The Purpose of Equity Derivatives
Derivative are fundamentally nothing more than dynamically replicated payoffs whose prices are set in the risk-neutral world. Issuers construct caps, buffers, barriers, or other features by continuously trading the underlying and financing positions so that, in a frictionless model, the resulting payoff exactly matches the promised structure. The fair value of these products emerges from the cost of that dynamic hedging under the assumption that all assets earn the risk-free rate—i.e. in the risk-neutral measure—rather than their actual expected returns.
In reality, investors live in the “physical” or real-world world, where broad equity indices earn a positive risk premium above cash. When a structured note is fairly priced via risk-neutral replication, it nonetheless delivers real-world upside roughly in line with that equity premium—because the note’s payoff still remaps the same underlying returns, it merely shifts probabilities between scenarios. For example, a buffered note that protects the first 20% of losses will pay out nearly 100% of market gains above that buffer, so if the S&P 500 returns 8% annually over a decade, the investor captures most of that return, less a small financing cost embedded in the note’s price.

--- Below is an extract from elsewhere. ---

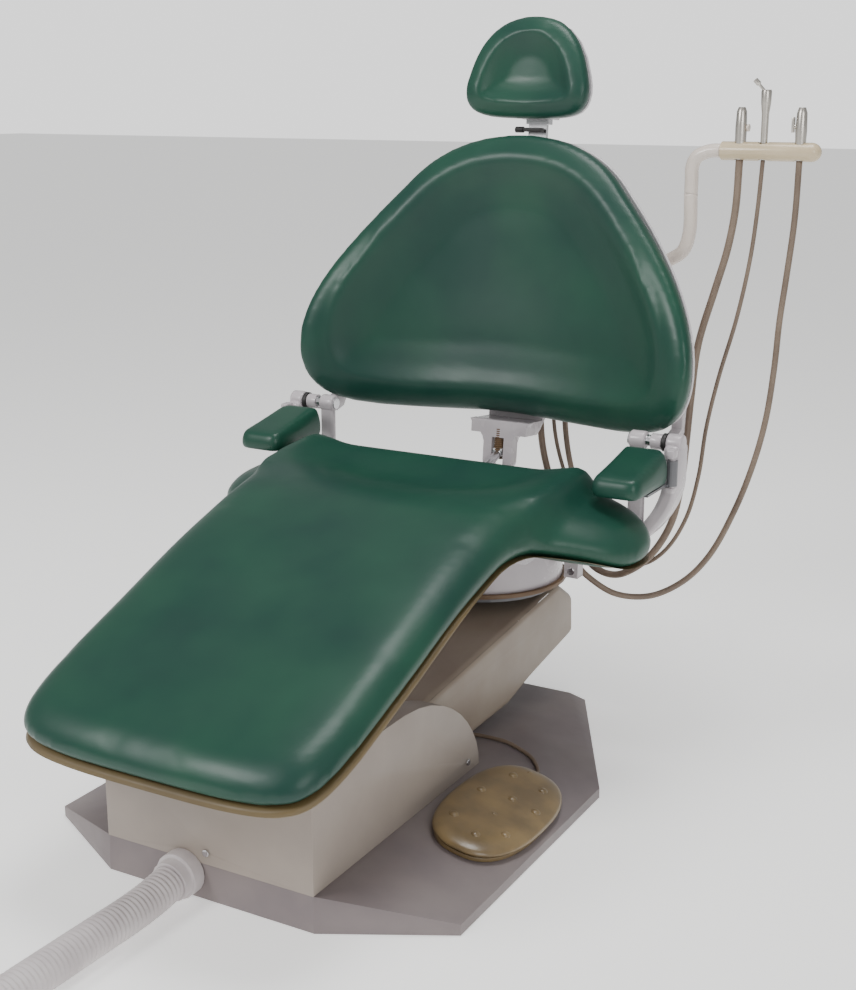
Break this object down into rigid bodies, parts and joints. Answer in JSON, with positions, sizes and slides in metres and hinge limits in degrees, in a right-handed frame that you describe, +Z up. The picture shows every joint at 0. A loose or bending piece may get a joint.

Thus, when structured notes and options trade at fair, arbitrage-free prices, they do nothing mystical to expected returns—they simply “sculpt” the distribution of outcomes. Investors effectively exchange a sliver of extreme upside for a controlled floor on losses (or the other way around), all at a cost precisely equal to the replication expense. In doing so, these instruments elegantly tailor downside risk to match risk preferences, while preserving the vast majority of long-run equity gains that arise from the real-world risk premium.